Exercise requirements: Look through the material below and copy exactly the lines from the line with "for lead_r, points" to the line with "CAMERA_SENSOR = 36", those two lines included.

** begin Provided entries **

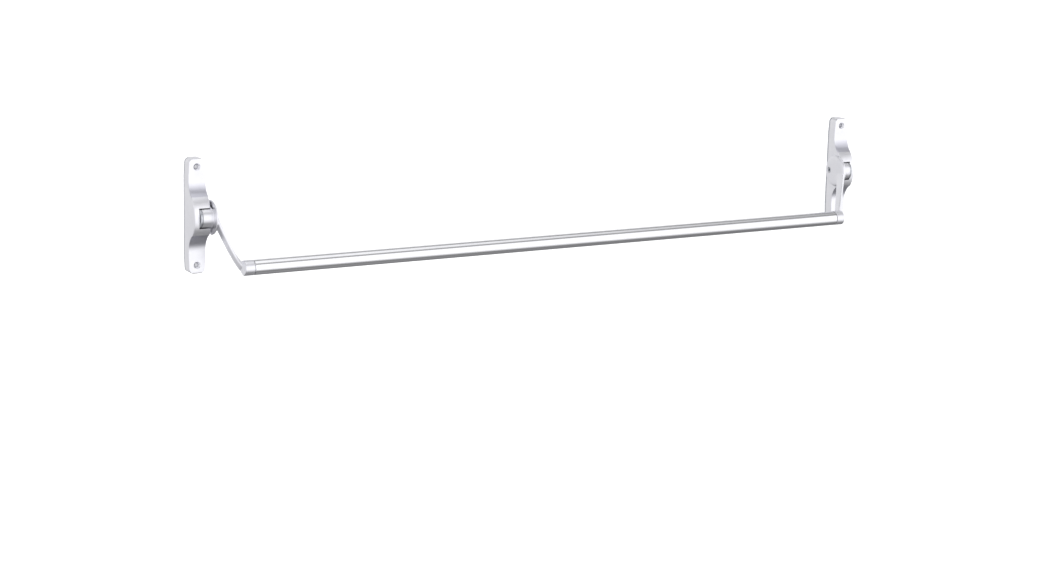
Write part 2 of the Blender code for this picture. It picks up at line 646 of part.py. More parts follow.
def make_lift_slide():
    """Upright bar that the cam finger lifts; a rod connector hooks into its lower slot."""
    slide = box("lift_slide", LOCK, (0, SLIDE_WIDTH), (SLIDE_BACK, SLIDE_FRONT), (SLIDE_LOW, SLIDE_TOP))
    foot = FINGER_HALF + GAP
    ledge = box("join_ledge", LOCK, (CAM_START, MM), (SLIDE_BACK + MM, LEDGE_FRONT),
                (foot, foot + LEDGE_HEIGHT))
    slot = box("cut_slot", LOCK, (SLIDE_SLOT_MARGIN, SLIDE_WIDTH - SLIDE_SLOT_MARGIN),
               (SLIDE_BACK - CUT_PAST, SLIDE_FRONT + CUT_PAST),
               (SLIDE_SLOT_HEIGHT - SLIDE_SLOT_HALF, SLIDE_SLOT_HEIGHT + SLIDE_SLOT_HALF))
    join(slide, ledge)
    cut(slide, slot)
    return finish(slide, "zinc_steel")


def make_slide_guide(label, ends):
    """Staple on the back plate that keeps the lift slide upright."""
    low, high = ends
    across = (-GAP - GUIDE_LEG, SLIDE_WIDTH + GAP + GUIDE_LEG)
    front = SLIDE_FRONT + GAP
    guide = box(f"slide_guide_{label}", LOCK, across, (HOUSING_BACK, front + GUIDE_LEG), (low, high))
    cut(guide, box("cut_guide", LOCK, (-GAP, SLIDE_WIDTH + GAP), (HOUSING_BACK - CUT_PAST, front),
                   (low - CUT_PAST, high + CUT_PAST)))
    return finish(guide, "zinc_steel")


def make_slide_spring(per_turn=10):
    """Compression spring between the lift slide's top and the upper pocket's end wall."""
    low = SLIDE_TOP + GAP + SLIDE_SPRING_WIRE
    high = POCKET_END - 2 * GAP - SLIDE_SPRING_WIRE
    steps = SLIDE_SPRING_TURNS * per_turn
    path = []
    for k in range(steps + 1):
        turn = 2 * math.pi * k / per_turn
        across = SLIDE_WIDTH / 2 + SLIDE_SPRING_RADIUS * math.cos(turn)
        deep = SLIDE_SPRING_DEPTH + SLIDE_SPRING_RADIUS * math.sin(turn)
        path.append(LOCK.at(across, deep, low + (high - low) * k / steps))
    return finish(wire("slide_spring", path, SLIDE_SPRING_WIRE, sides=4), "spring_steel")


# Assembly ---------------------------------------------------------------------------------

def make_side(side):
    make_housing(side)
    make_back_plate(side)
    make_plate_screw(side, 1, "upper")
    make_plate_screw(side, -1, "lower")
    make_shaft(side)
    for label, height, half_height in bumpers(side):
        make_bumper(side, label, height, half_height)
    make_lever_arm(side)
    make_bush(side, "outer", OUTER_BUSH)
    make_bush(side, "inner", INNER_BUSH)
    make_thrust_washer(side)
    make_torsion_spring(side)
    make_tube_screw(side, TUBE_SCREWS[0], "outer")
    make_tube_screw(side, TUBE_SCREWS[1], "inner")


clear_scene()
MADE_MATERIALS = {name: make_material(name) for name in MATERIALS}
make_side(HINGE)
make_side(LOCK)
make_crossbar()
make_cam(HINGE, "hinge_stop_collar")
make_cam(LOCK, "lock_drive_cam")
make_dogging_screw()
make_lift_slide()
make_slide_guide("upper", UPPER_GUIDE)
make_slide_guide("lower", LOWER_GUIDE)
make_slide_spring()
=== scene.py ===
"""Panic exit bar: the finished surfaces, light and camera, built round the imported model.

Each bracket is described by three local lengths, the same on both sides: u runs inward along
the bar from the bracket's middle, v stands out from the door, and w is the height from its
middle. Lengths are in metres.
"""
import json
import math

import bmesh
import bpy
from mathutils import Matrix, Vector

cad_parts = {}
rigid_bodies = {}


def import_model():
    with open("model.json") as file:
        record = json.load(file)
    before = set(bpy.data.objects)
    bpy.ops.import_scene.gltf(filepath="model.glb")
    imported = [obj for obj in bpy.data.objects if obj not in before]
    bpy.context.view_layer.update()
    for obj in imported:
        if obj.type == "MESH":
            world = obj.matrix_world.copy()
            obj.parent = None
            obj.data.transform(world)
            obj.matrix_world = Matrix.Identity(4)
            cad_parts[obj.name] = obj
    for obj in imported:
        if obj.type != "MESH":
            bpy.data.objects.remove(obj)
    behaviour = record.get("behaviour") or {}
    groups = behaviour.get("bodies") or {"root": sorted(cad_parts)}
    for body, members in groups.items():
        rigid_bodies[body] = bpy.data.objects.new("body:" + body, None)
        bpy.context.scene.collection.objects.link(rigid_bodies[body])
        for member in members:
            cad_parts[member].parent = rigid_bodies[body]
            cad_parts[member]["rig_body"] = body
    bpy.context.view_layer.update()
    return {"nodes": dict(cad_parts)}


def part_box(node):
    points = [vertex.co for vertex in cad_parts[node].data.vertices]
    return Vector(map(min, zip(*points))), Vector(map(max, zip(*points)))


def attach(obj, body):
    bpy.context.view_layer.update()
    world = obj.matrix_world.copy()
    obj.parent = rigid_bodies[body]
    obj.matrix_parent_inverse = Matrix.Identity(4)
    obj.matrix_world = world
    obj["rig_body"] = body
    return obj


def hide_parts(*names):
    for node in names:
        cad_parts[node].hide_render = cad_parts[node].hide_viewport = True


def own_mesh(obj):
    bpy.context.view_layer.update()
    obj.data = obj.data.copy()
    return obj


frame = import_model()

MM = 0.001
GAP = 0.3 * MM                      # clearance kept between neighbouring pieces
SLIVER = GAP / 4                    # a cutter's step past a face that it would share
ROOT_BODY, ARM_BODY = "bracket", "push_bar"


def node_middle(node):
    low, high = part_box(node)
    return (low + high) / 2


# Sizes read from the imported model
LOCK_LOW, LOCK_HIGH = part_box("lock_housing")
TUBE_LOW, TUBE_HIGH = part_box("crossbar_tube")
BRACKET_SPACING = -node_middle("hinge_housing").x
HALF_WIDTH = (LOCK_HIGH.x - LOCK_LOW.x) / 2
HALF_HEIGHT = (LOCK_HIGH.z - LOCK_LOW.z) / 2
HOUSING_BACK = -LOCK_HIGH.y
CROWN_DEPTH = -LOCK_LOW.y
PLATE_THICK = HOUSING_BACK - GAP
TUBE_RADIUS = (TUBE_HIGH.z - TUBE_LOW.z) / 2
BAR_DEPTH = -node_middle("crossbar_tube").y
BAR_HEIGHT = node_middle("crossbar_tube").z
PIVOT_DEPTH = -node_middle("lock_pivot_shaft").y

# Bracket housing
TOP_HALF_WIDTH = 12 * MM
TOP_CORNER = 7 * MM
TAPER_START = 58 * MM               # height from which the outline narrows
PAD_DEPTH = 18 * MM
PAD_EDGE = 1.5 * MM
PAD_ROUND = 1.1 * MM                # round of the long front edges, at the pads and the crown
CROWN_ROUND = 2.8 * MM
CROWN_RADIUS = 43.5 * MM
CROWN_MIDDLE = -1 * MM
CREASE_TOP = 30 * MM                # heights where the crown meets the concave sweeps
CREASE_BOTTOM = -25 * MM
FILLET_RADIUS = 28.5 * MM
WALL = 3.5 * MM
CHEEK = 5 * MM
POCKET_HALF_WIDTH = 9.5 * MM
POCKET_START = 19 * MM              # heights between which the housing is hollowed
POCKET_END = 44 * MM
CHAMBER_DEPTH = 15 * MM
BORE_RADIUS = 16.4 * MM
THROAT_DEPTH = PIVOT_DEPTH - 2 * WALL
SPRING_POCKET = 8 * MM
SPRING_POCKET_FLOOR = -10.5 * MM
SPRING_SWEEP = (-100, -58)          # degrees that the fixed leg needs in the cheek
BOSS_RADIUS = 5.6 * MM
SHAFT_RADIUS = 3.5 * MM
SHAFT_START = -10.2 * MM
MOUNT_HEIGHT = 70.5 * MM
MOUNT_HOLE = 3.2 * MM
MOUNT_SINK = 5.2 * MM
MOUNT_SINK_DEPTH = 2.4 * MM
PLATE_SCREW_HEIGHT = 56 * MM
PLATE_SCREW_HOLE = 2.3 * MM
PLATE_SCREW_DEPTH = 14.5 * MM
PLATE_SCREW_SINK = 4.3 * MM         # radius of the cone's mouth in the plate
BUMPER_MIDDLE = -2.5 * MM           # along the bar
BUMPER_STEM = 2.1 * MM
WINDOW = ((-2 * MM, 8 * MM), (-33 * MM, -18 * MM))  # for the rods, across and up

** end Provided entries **
** begin Provided entries **

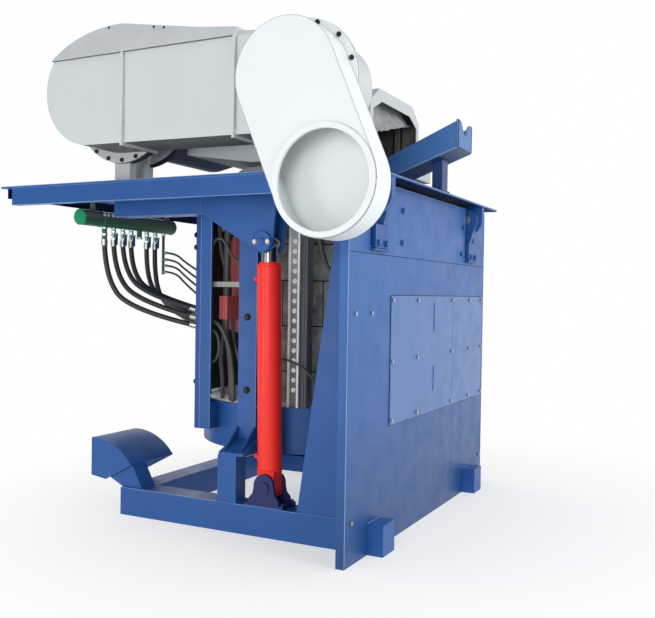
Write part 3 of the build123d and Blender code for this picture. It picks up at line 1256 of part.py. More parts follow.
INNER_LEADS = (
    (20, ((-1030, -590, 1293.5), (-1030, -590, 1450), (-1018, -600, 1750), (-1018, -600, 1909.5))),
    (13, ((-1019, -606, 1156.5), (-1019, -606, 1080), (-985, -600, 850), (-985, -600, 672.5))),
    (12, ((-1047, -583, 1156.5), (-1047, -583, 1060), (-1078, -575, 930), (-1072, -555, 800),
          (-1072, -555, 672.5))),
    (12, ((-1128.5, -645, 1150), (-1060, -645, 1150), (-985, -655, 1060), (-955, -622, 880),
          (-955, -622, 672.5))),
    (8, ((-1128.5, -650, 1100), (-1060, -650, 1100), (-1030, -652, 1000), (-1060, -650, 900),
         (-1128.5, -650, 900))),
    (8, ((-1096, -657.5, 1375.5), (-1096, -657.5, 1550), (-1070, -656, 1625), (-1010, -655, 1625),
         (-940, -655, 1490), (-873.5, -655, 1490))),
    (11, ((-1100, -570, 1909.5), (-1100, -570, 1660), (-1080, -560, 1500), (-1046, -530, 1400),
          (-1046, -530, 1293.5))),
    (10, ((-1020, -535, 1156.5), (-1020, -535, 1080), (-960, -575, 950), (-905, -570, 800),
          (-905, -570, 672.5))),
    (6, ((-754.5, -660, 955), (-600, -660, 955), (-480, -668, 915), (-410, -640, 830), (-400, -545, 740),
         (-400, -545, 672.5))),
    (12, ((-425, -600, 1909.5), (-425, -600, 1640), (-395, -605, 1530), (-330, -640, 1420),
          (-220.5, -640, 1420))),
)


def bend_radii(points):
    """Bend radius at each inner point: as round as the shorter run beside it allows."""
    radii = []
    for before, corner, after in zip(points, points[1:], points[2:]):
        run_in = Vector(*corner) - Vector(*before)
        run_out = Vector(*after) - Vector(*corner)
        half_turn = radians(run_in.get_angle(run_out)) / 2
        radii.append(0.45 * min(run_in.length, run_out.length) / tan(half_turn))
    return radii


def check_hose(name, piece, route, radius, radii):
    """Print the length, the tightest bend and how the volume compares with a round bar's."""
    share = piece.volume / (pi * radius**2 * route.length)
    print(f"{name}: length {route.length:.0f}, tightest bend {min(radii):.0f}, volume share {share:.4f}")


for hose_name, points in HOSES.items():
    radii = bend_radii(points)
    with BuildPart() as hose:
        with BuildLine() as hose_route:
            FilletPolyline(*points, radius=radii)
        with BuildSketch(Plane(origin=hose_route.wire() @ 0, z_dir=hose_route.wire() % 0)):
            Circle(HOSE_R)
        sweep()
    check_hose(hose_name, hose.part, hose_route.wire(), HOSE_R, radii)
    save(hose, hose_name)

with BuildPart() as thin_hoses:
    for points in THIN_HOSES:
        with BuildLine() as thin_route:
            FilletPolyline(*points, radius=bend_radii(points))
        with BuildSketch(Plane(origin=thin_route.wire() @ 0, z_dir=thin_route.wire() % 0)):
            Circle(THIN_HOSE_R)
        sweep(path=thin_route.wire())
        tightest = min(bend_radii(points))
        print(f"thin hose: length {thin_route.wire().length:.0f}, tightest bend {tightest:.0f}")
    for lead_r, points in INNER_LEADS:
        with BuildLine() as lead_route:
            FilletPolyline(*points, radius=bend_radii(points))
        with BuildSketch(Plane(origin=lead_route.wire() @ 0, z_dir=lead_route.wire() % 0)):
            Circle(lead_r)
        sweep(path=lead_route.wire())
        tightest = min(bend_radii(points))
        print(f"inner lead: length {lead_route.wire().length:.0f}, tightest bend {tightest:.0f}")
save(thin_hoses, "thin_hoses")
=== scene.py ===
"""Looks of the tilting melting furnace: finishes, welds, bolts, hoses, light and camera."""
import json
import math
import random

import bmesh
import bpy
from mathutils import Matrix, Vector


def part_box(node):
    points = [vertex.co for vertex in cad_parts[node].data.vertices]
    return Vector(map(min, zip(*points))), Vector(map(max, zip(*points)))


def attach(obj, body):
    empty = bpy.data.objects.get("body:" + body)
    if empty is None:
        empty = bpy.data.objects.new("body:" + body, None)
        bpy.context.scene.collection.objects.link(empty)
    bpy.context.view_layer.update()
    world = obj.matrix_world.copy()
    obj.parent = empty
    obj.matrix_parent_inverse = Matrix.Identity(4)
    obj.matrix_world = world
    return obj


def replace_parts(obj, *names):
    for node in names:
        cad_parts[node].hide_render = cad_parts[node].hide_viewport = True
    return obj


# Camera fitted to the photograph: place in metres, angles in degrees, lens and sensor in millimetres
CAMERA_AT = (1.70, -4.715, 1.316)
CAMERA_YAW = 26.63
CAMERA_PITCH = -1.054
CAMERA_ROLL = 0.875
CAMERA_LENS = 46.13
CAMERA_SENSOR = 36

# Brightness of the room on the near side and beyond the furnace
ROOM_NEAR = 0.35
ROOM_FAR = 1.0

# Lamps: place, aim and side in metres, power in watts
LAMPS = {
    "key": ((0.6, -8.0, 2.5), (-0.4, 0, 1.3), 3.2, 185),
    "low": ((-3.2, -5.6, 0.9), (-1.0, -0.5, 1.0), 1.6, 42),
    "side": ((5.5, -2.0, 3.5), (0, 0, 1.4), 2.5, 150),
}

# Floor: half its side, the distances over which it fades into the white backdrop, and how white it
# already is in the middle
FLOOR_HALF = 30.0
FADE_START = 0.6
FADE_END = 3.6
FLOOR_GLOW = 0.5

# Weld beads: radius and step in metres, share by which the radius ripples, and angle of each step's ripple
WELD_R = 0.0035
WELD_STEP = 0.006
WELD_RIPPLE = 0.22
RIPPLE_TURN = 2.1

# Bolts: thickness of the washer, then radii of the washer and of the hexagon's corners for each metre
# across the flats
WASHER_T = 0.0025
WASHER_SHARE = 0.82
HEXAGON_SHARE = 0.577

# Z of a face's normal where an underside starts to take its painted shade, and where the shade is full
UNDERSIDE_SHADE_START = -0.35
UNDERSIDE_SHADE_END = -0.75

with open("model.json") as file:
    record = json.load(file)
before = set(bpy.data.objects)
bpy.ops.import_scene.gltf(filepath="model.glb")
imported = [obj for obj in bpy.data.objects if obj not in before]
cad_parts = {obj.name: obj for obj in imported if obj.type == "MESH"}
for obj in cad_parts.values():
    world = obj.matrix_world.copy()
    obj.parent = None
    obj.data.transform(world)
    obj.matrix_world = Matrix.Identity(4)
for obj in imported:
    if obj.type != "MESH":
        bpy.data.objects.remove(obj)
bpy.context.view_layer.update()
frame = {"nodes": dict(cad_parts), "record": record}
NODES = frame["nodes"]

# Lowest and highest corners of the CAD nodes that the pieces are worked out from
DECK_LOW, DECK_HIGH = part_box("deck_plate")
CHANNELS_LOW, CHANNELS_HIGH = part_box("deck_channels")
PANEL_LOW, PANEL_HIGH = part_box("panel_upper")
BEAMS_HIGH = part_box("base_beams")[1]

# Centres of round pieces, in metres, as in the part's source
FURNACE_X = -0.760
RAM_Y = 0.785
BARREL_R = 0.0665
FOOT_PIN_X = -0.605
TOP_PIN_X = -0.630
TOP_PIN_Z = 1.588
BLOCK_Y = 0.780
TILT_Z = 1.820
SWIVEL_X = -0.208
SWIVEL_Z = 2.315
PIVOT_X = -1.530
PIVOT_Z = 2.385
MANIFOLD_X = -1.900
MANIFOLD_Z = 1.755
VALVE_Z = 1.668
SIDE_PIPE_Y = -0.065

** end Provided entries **
** begin Provided entries **

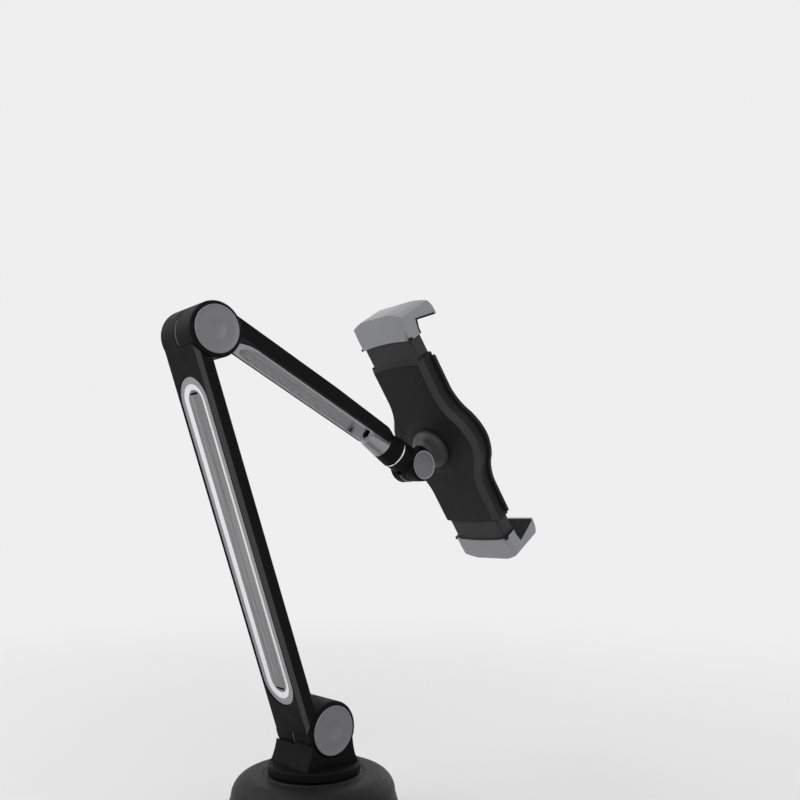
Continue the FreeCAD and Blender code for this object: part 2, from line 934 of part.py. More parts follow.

** end Provided entries **

Exercise solution:
    for lead_r, points in INNER_LEADS:
        with BuildLine() as lead_route:
            FilletPolyline(*points, radius=bend_radii(points))
        with BuildSketch(Plane(origin=lead_route.wire() @ 0, z_dir=lead_route.wire() % 0)):
            Circle(lead_r)
        sweep(path=lead_route.wire())
        tightest = min(bend_radii(points))
        print(f"inner lead: length {lead_route.wire().length:.0f}, tightest bend {tightest:.0f}")
save(thin_hoses, "thin_hoses")
=== scene.py ===
"""Looks of the tilting melting furnace: finishes, welds, bolts, hoses, light and camera."""
import json
import math
import random

import bmesh
import bpy
from mathutils import Matrix, Vector


def part_box(node):
    points = [vertex.co for vertex in cad_parts[node].data.vertices]
    return Vector(map(min, zip(*points))), Vector(map(max, zip(*points)))


def attach(obj, body):
    empty = bpy.data.objects.get("body:" + body)
    if empty is None:
        empty = bpy.data.objects.new("body:" + body, None)
        bpy.context.scene.collection.objects.link(empty)
    bpy.context.view_layer.update()
    world = obj.matrix_world.copy()
    obj.parent = empty
    obj.matrix_parent_inverse = Matrix.Identity(4)
    obj.matrix_world = world
    return obj


def replace_parts(obj, *names):
    for node in names:
        cad_parts[node].hide_render = cad_parts[node].hide_viewport = True
    return obj


# Camera fitted to the photograph: place in metres, angles in degrees, lens and sensor in millimetres
CAMERA_AT = (1.70, -4.715, 1.316)
CAMERA_YAW = 26.63
CAMERA_PITCH = -1.054
CAMERA_ROLL = 0.875
CAMERA_LENS = 46.13
CAMERA_SENSOR = 36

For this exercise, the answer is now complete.